## Your objective
Among the lines below, keep only those from the one containing "for name, shape" through the one containing "points = [vertex.co", and reproduce them exactly.

......

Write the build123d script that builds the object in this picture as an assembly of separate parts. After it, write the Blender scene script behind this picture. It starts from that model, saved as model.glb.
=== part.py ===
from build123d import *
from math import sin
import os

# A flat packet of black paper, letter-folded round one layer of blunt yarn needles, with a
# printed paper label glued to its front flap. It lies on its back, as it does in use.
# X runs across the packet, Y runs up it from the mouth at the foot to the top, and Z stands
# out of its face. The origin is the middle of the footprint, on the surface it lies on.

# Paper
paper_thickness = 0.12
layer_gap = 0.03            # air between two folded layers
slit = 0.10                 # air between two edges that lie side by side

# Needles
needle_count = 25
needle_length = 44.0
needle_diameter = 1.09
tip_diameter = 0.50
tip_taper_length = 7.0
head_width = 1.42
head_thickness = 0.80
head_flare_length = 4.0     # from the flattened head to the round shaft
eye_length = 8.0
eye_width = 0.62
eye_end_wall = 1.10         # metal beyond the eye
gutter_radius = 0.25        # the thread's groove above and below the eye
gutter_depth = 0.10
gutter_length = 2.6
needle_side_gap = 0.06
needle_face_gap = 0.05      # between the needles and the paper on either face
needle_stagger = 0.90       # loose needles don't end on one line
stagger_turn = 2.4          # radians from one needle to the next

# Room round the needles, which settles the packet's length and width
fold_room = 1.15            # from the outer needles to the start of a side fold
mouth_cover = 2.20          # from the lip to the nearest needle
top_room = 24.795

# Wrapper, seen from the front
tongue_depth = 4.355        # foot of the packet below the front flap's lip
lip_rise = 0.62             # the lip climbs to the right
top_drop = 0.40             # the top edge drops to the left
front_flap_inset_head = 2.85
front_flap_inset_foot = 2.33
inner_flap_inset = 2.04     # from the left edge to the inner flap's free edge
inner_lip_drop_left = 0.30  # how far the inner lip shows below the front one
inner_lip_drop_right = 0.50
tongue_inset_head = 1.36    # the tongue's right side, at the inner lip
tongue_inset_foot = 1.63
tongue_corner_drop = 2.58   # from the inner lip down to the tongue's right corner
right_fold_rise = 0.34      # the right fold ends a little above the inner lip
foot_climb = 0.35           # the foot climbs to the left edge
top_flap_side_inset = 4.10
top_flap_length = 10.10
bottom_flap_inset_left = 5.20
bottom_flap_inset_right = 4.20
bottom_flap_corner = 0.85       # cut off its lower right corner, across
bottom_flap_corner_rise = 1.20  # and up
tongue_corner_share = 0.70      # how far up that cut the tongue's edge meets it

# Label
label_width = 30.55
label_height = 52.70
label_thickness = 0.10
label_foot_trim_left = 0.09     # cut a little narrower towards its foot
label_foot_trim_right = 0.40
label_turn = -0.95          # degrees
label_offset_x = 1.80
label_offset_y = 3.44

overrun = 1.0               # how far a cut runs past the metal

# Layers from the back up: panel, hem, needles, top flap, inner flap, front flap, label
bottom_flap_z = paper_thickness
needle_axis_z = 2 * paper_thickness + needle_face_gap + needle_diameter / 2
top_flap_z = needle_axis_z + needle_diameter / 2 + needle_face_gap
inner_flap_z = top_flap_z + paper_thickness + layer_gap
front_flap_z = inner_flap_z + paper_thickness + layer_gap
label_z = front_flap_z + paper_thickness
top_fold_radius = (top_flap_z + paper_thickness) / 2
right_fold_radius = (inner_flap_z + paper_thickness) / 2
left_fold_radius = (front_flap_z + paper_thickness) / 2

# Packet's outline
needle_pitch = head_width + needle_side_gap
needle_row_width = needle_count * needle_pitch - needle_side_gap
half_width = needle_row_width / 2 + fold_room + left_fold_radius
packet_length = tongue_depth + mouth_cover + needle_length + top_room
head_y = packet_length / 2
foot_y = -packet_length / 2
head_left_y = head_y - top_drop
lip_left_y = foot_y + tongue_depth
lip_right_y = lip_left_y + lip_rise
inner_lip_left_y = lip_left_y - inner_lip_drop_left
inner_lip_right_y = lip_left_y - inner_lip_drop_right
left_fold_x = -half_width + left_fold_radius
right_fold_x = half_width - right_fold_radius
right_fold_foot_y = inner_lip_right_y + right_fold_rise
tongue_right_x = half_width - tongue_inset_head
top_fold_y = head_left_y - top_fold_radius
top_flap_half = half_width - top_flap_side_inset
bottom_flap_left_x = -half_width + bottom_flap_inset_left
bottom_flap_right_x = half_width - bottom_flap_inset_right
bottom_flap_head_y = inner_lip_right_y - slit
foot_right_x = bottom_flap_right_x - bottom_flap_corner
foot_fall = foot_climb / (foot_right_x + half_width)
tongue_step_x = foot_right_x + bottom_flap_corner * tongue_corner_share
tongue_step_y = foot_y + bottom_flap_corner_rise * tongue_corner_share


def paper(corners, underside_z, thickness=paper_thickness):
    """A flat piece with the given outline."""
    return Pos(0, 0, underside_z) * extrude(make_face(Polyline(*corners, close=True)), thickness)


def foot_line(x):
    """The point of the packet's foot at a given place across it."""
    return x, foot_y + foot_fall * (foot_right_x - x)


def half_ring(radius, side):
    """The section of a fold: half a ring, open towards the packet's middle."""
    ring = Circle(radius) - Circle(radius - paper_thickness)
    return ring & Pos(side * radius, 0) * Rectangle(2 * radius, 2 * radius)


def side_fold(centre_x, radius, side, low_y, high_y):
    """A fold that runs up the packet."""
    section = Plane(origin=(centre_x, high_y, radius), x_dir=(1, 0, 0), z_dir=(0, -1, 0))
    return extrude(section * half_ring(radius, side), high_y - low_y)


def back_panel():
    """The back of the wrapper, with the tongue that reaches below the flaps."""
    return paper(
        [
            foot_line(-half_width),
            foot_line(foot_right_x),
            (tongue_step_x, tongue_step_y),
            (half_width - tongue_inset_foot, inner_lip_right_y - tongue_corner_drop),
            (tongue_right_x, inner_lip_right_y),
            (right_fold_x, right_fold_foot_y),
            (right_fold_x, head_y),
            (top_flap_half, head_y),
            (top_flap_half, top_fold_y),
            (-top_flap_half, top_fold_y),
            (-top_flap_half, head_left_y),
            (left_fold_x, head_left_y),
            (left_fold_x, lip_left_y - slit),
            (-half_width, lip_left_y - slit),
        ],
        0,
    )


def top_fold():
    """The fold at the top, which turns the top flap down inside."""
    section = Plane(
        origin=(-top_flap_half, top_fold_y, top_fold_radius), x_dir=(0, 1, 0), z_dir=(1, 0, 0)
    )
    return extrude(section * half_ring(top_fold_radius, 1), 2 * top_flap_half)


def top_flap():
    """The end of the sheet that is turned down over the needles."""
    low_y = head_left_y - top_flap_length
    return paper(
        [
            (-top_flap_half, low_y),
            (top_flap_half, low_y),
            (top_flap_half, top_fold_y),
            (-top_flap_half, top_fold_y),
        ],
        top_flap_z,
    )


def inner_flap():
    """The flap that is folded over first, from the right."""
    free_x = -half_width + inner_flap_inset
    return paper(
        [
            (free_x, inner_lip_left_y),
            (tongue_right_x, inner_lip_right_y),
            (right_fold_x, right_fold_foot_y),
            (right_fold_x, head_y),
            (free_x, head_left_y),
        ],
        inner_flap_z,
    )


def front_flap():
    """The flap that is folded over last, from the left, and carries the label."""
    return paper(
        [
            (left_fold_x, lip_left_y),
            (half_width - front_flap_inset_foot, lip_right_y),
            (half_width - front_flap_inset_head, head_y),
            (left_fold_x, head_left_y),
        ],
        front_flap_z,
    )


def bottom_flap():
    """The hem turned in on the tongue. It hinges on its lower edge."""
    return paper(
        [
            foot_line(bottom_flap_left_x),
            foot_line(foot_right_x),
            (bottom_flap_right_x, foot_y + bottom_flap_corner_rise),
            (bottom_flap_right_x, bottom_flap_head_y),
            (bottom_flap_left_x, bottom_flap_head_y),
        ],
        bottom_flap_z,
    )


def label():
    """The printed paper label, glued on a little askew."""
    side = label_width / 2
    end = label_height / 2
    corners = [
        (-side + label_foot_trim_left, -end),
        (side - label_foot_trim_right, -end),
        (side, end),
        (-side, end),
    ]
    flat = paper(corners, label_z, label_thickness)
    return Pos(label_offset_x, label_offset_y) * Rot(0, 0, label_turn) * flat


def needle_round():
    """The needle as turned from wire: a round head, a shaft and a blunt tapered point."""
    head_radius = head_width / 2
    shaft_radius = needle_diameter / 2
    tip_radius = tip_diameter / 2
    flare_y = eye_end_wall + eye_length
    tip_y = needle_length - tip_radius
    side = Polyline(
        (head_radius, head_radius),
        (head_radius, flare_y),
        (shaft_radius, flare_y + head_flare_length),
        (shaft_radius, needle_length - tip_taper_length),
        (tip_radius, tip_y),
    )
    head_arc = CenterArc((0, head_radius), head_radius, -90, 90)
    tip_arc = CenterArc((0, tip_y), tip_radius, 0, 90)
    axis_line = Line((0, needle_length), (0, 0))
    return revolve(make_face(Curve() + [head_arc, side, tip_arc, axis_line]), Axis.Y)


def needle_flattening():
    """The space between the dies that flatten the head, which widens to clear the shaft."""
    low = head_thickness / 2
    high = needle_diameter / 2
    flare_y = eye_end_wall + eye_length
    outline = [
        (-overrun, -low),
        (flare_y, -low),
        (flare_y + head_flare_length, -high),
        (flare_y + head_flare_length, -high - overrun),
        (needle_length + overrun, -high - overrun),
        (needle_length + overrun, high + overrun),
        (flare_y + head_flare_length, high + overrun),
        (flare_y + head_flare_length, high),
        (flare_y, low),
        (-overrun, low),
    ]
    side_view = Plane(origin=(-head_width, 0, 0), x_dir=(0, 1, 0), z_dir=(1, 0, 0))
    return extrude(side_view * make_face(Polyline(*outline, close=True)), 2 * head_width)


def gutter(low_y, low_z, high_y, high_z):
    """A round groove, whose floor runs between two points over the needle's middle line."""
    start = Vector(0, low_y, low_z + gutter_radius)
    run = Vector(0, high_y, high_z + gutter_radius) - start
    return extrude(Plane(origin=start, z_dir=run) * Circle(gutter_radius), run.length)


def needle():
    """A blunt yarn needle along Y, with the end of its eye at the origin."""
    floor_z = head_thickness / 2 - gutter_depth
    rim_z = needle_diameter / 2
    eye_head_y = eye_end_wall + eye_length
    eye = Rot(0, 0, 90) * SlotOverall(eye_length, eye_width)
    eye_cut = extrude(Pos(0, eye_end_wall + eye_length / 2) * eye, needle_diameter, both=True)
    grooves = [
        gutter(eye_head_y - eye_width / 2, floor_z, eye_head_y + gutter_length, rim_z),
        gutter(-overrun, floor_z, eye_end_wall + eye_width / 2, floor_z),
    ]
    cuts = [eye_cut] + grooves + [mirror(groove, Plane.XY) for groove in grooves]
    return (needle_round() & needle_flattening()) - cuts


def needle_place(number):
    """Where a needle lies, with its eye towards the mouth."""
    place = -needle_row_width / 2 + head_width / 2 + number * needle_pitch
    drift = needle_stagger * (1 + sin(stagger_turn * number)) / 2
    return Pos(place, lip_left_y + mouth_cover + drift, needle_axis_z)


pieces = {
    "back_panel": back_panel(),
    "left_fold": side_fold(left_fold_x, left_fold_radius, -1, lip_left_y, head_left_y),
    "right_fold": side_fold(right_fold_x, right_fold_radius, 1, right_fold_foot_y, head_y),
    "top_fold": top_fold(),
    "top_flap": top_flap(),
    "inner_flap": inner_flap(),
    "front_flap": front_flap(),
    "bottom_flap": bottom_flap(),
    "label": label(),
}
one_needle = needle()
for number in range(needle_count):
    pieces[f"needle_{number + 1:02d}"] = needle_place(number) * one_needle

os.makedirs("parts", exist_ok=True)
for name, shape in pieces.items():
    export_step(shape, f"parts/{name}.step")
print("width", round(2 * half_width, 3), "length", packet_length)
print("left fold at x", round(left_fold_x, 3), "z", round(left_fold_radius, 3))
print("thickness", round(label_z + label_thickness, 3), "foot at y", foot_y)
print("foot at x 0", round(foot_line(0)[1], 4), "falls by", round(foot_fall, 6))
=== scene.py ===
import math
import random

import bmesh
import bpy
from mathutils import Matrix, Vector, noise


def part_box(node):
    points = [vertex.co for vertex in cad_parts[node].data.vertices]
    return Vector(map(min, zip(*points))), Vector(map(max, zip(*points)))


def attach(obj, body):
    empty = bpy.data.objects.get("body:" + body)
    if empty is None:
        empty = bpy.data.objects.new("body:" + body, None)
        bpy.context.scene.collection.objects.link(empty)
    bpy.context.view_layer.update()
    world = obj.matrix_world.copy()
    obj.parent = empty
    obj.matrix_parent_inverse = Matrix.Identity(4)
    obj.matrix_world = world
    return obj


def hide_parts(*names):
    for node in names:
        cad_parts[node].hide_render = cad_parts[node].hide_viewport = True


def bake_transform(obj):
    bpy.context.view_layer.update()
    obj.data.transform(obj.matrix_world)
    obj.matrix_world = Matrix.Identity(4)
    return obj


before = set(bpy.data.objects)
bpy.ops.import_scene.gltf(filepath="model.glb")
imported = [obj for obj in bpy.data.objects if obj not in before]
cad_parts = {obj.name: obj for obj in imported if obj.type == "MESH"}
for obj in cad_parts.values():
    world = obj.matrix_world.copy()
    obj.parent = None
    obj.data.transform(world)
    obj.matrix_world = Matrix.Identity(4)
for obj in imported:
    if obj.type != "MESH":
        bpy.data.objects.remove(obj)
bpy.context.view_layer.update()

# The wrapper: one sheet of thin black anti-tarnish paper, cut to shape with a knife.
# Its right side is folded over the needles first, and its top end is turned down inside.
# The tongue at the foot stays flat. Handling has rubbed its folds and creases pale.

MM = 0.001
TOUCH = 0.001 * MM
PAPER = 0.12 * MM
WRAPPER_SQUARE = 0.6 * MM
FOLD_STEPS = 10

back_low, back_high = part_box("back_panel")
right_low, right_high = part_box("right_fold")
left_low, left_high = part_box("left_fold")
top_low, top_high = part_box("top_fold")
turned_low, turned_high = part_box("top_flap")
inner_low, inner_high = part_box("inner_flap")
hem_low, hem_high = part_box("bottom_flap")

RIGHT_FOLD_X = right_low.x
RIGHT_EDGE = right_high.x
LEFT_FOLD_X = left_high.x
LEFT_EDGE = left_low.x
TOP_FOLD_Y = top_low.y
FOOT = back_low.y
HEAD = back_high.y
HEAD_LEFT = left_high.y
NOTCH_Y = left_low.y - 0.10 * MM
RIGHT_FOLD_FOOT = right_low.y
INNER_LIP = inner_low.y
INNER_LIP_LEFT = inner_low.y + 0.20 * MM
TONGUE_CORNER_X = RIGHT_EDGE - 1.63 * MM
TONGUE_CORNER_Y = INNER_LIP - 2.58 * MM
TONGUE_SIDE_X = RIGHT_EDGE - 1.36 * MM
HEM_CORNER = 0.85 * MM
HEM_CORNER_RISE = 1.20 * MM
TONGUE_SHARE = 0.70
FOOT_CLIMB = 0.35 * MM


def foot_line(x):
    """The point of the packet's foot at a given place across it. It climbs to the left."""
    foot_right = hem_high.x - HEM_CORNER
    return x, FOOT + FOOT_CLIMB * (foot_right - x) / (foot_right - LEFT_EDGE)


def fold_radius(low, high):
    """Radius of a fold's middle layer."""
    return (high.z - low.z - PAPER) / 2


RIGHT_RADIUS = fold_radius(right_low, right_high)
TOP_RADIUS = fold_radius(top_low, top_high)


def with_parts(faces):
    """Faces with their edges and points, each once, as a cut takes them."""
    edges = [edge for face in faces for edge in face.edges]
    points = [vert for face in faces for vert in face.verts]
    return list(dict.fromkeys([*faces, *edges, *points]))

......

## The reply
for name, shape in pieces.items():
    export_step(shape, f"parts/{name}.step")
print("width", round(2 * half_width, 3), "length", packet_length)
print("left fold at x", round(left_fold_x, 3), "z", round(left_fold_radius, 3))
print("thickness", round(label_z + label_thickness, 3), "foot at y", foot_y)
print("foot at x 0", round(foot_line(0)[1], 4), "falls by", round(foot_fall, 6))
=== scene.py ===
import math
import random

import bmesh
import bpy
from mathutils import Matrix, Vector, noise


def part_box(node):
    points = [vertex.co for vertex in cad_parts[node].data.vertices]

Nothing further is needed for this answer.